Buddhism teaches us that greed, anger, and ignorance are the origin of evil, and so, it teaches that generosity, tolerance, forgiveness, compassion, and the wisdom of karma are needed to counteract and displace evil with goodness. Karma is the cosmic law telling us that everything happens because of conditions bringing forth what happens. After WWI, the victorious Allies imposed draconian punishment upon a defeated Germany, further traumatizing a nation that had already been traumatized by the war. Historians generally agree that the conditions for the rise of fascism, Hitler and WWII were contained in the terms of Germany’s surrender written into the Treaty of Versailles. After WWII, the only great nation to escape horrible destruction was the United States, which through the wisdom and compassion of the Marshall Plan, rebuilt not only our allies, but Germany and Japan, welcoming them into the community of democracies.

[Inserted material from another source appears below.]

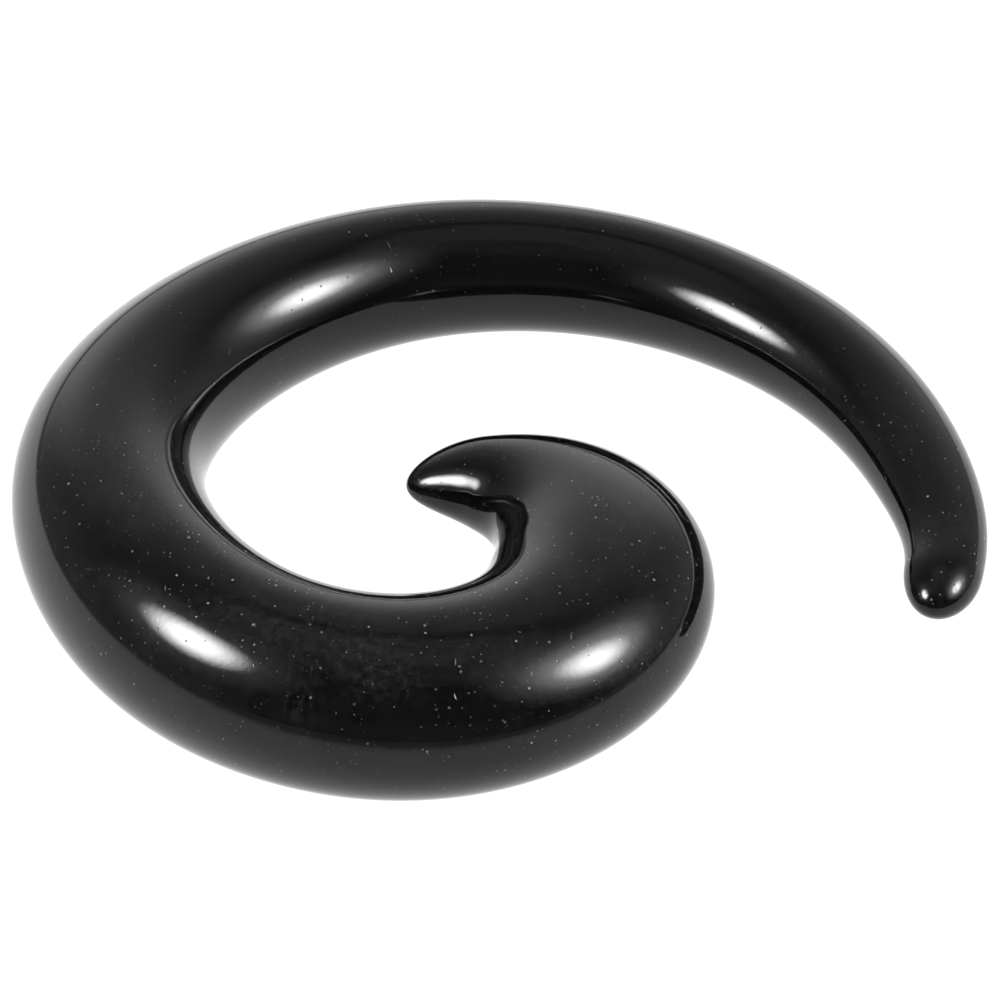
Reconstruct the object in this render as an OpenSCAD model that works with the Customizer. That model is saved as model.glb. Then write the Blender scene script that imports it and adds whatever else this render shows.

The shift from despotic nationalistic militarism and racial intolerance that marked Germany and Japan before the war into the models for democracy and tolerance that they became is an example of wisdom and goodness transforming ignorance and evil.
The one country that shifted from ally to enemy immediately after WWII was Soviet Russia, and none of the benevolence of the Marshall plan was extended to it – rather, the Marshall Plan, along with the creation of NATO, had as one of its goals the isolation of Russia from the world community. And so, the world moved into a new polarization of authoritarian communist nations in conflict with democratic capitalist nations. The end of the Cold War and the fall of the Soviet Union in 1991 was hailed as a great victory for democracy and the West, but virtually no attention was given as to how to bring Russia into the modern democratic world. This huge nuclear armed country was largely left on its own to create a functioning capitalist democracy, and few countries exceed the experience of Russia and the Russian people as both victims and perpetrators of great evil. Now, Buddhism warns that karma would indicate that if the conditioning of a people for despotism and cruelty is strong, and there is no history of functioning democracy, wise and compassionate new conditions would need to be fostered for democracy to take hold. No such attention was given to Russia and in result Russia seems to have reverted to despotism, imperiling today not only its immediate neighbor, Ukraine, but possibly beyond. Certainly, for the people of Russia, a new era of abusive despotism seems at hand. The Western nations would do well to recognize the greed, anger, and ignorance of our own social, political, and economic systems which fail to see the world’s dangers and suffering for what and why they are. Evil is in the world, and it will require deliberate application of intentional wisdom, generosity, and compassion to counter it if we are to successfully navigate through and beyond the threats our modern world presents. Good and evil are in their ageless interplay, and when Buddhism calls upon us to awaken, it is goodness, compassion and wisdom that is being called upon to step up. Not only Ukraine’s future is at stake, but so is Russia’s, ours, and all the world.